Chebyshev in $n$ dimensions

Question

The Chebyshev monomial integrals (of first and second kind) are $$ I_k = \int_{-1}^1 x^k (1-x^2)^{\mp 1/2} \,dx $$ Is anything known about their $n$-dimensional generalizations $$ I_{k_1,\dots,k_n} = \int_{S_n} \left(\prod_{i=1}^n x_i^{k_i}\right) \left(1-\sum_{i=1}^n x_i^2\right)^{\mp 1/2} \,dx $$ with $S_n=\{(x_1,\dots,x_n): \sum_{i=1}^n x_i^2 \le 1\}$?

Answer 1

Clearly $I_{k_1,\ldots,k_n}=0$ if at least one of $k_1,\ldots,k_n$ is odd. Otherwise we can go even more general.
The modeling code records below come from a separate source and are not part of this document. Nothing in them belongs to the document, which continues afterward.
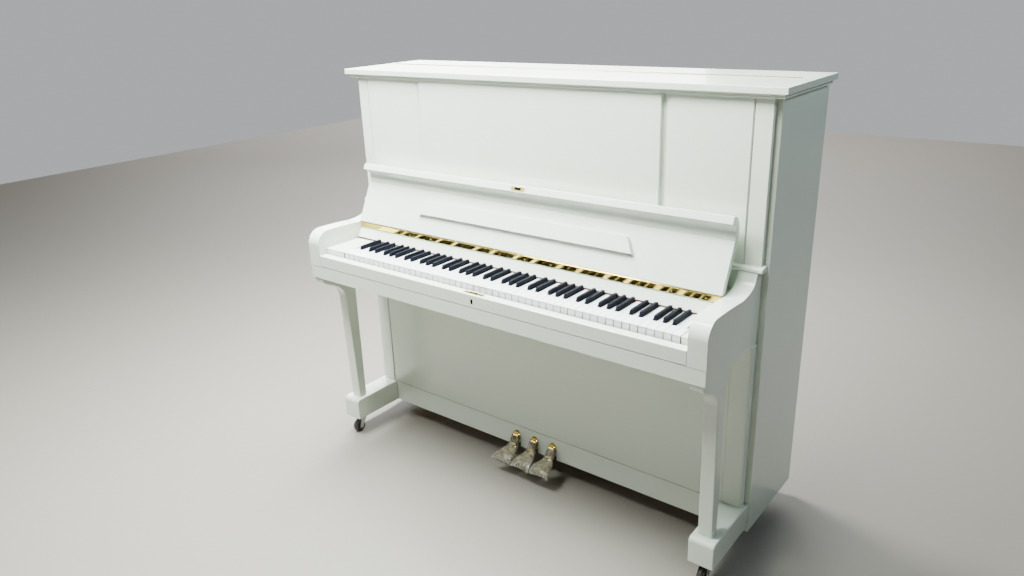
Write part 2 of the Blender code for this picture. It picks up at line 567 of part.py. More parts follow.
action = box("action", (-0.650, 0.0700, 0.9400), (0.650, 0.1000, 0.9700), WOOD)
for number, x in enumerate((-0.640, -0.220, 0.200, 0.640)):
    foot = box(f"action_bracket_{number}", (x - 0.006, 0.0550, 0.7650), (x + 0.006, 0.1150, 1.0100), IRON)
    boolean(action, foot, "UNION")
for number, (y, z, deep, high) in enumerate(((0.1020, 0.9920, 0.024, 0.026), (0.0750, 0.8300, 0.040, 0.030))):
    beam = box(f"action_beam_{number}", (-0.655, y - deep / 2, z - high / 2), (0.655, y + deep / 2, z + high / 2), WOOD)
    boolean(action, beam, "UNION")
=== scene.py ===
# %% [markdown]
# # A tall upright piano in off-white lacquer
#
# The frame below holds the piano's plain solids, with every joint in its place. This lesson gives each of
# them its real shape and finish: round lacquered edges, separate keys, a polished hinge, pedals still in
# their transit bags, and the plate, strings and hammers that show when the lid is lifted.

# %% Load the frame
import json
import math

import bmesh
import bpy
from mathutils import Matrix, Vector, noise


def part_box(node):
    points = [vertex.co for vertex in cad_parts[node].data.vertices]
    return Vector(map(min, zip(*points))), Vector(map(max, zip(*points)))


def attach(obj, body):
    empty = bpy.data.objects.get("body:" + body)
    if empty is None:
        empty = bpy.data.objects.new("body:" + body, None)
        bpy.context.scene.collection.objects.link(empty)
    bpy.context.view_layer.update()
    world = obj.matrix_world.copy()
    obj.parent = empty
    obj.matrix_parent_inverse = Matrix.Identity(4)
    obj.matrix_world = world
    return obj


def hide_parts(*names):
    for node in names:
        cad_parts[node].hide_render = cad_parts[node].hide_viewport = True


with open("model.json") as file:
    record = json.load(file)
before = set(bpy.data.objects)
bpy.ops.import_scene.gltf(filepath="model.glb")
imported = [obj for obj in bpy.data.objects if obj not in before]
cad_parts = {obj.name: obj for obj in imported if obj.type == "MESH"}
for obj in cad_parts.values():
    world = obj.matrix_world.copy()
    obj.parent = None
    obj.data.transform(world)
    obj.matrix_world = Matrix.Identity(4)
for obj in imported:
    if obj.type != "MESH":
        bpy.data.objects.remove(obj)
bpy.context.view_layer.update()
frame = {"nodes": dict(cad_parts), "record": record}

# %% [markdown]
# ## Small helpers
#
# Each shape starts in a bmesh as a cube, a circle or an outline, and operators do the rest. A lacquered edge
# is never sharp, so the helpers end in a bevel. With a weighted-normal modifier the broad faces stay flat
# in their reflections, and only the rounded edges turn the light.


# %% Blocks and bars
def corners(node):
    """The lowest and highest corner of a frame node."""
    low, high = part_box(node)
    return Vector(low), Vector(high)


def move(shape, offset):
    bmesh.ops.translate(shape, vec=offset, verts=shape.verts)
    return shape


def face_outward(shape):
    bmesh.ops.recalc_face_normals(shape, faces=shape.faces)


def round_edges(shape, edges, radius, segments=3):
    bmesh.ops.bevel(shape, geom=edges, offset=radius, segments=segments, profile=0.5, affect="EDGES",
                    clamp_overlap=True, material=-1)


def sharp_edges(shape, angle=30):
    return [edge for edge in shape.edges
            if len(edge.link_faces) == 2 and edge.calc_face_angle(0.0) > math.radians(angle)]


def block(low, high, radius=0.0015, segments=3):
    """A box between two corners with rounded edges."""
    low, high = Vector(low), Vector(high)
    shape = bmesh.new()
    bmesh.ops.create_cube(shape, size=1.0)
    bmesh.ops.scale(shape, vec=high - low, verts=shape.verts)
    move(shape, (low + high) / 2)
    if radius:
        round_edges(shape, shape.edges[:], radius, segments)
    return shape


def draw_out(shape, face):
    """Extrudes a face in place. Returns the new vertices and the new end face."""
    drawn = bmesh.ops.extrude_face_region(shape, geom=[face])["geom"]
    return ([item for item in drawn if isinstance(item, bmesh.types.BMVert)],
            next(item for item in drawn if isinstance(item, bmesh.types.BMFace)))


MERGE = 0.00001
ALONG = {"X": lambda a, b, depth: Vector((depth, a, b)),
         "Y": lambda a, b, depth: Vector((a, depth, b)),
         "Z": lambda a, b, depth: Vector((a, b, depth))}


def bar(points, axis, low, high, radius=0.0, segments=3, angle=30):
    """An outline drawn out along an axis, its sharp edges rounded."""
    shape = bmesh.new()
    at = ALONG[axis]
    rim = [shape.verts.new(at(a, b, low)) for a, b in points]
    moved, _ = draw_out(shape, shape.faces.new(rim))
    bmesh.ops.translate(shape, vec=at(0, 0, high - low), verts=moved)
    face_outward(shape)
    if radius:
        round_edges(shape, sharp_edges(shape, angle), radius, segments)
    return shape


print("blocks and bars ready")


# %% Round pieces and joined shapes
ORIGIN = (0.0, 0.0, 0.0)
TURN = {"X": Matrix.Rotation(math.radians(90), 3, "Y"), "Y": Matrix.Rotation(math.radians(-90), 3, "X"),
        "Z": Matrix.Identity(3)}


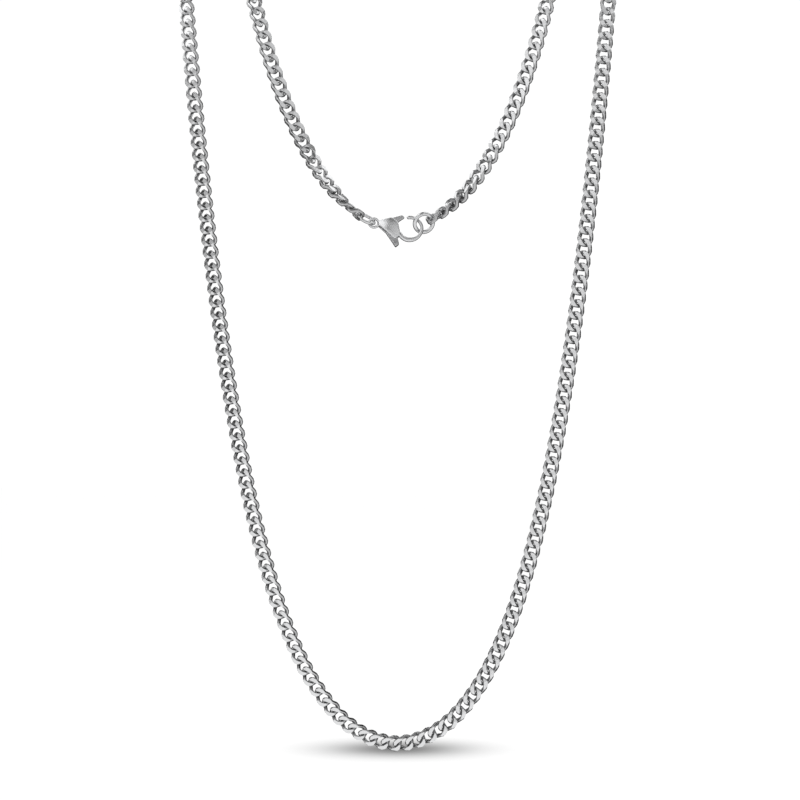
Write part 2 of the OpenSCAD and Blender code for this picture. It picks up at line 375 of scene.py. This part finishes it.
def link_stations(columns):
    """Angles round the link: each quadrant begins and ends where its flat does."""
    angles = np.linspace(0, np.pi / 2, 2000)
    high = angles[twist(angles) * LIFT > CHAIN_T / 2 - WIRE_D / 2 * GROUND_REACH]
    quarter = np.linspace(high[0], high[-1], columns)
    return np.concatenate([quarter + n * np.pi / 2 for n in range(4)])


stations = link_stations(5)
print("stations round a link:", len(stations))

# %% The link's middle line
HALF_L = (PITCH / 2 + END_REACH) / np.cos(stations[0]) ** SQUARE
HALF_W = (CHAIN_W - WIRE_D) / 2 / np.cos(stations[0]) ** SQUARE


def middle_line(a):
    """The powers of cosine and sine fill out the oval's shoulders, and the twist lifts its knees."""
    along, wide = HALF_L * power(np.cos(a), SQUARE), HALF_W * power(np.sin(a), SQUARE)
    return np.stack([along, wide, -LIFT * twist(a)], -1)


print(f"middle line: {2 * HALF_L:.2f} by {2 * HALF_W:.2f} mm")

# %% The link's surface
WIDEST = np.radians(72)
STEP = 0.01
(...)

The integrand (as well as the domain of integration) is symmetric w.r.t. $x_i\leftrightarrow-x_i$; substituting $x_i^2=y_i$, $$I_{k_1,\ldots,k_n}=J_n\left(\frac{k_1+1}{2},\ldots,\frac{k_n+1}{2};1\mp\frac12\right),$$ where, for $\alpha_1,\ldots,\alpha_n,\beta>0$, $$J_n(\alpha_1,\ldots,\alpha_n;\beta):=\idotsint\limits_{\substack{0<y_1,\ldots,y_n\\y_1+\ldots+y_n<1}}y_1^{\alpha_1-1}\cdots y_n^{\alpha_n-1}(1-y_1-\ldots-y_n)^{\beta-1}\,dy_1\cdots dy_n.$$ As a repeated integral, with the "very inner" integration over $0<y_n<\bar{y}_n:=1-y_1-\ldots-y_{n-1}$: $$\int_0^{\bar{y}_n}y_n^{\alpha_n-1}(1-\bar{y}_n-y_n)^{\beta-1}\,dy_n\underset{y_n=(1-\bar{y}_n)t}{\phantom{\big[}=\phantom{\big]}}(1-\bar{y}_n)^{\alpha_n+\beta-1}\underbrace{\int_0^1 t^{\alpha_n-1}(1-t)^{\beta-1}\,dt}_{=\mathrm{B}(\alpha_n,\beta)},$$ we see that $J_n(\alpha_1,\ldots,\alpha_n;\beta)=\mathrm{B}(\alpha_n,\beta)J_{n-1}(\alpha_1,\ldots,\alpha_{n-1};\alpha_n+\beta)$; by induction, we get $$J_n(\alpha_1,\ldots,\alpha_n;\beta)=\frac{\Gamma(\alpha_1)\cdots\Gamma(\alpha_n)\cdot\Gamma(\beta)}{\Gamma(\alpha_1+\ldots+\alpha_n+\beta)}.$$ This provides an answer to your question.

Answer 2

From Folland we learn how to integrate monomials over the sphere $S_n$: $$ \int_{S_n} x^{k_1}\cdots x^{k_n}\,dx = \frac{2\prod_{i=1}^n\Gamma\left(\frac{k_i+1}{2}\right)}{\Gamma\left(\sum_{i=1}^n\frac{k_i+1}{2}\right)} $$ We can make use of this for our integral: $$ \begin{split} \int_{\mathbb{R}^n} x^{k_1}\cdots x^{k_n} \left(1 - \sum_{i=1}^n x_i^2\right)^\lambda \,dx &= \int_{S_n}\int_0^1 r^{n-1} r^{\sum{k_i}} (1-r^2)^\lambda x'^{k_1}\cdots x_n'^{k_n} \,dr\,d\sigma(x')\\ &= \int_0^1 r^{n-1} r^{\sum{k_i}} (1-r^2)^\lambda\,dr \times \int_{S_n} x'^{k_1}\cdots x_n'^{k_n} \,d\sigma(x') \end{split} $$ with $x_i' = x_i / r$. The one-dimensional integral in $r$ can be evaluated explicitly such that $$ \begin{split} I_{k_1,\dots,k_n} &= \frac{\Gamma\left(\frac{n + \sum k_i}{2}\right)\Gamma(1+\lambda)}{2\Gamma\left(\frac{n+\sum k_i}{2} + \lambda + 1\right)} \times \frac{2\prod_{i=1}^n\Gamma\left(\frac{k_i+1}{2}\right)}{\Gamma\left(\sum_{i=1}^n\frac{k_i+1}{2}\right)}\\ &= \frac{ \Gamma(1+\lambda)\prod_{i=1}^n\Gamma\left(\frac{k_i+1}{2}\right) }{ \Gamma\left(\sum\frac{k_i+1}{2} + \lambda + 1\right) }. \end{split} $$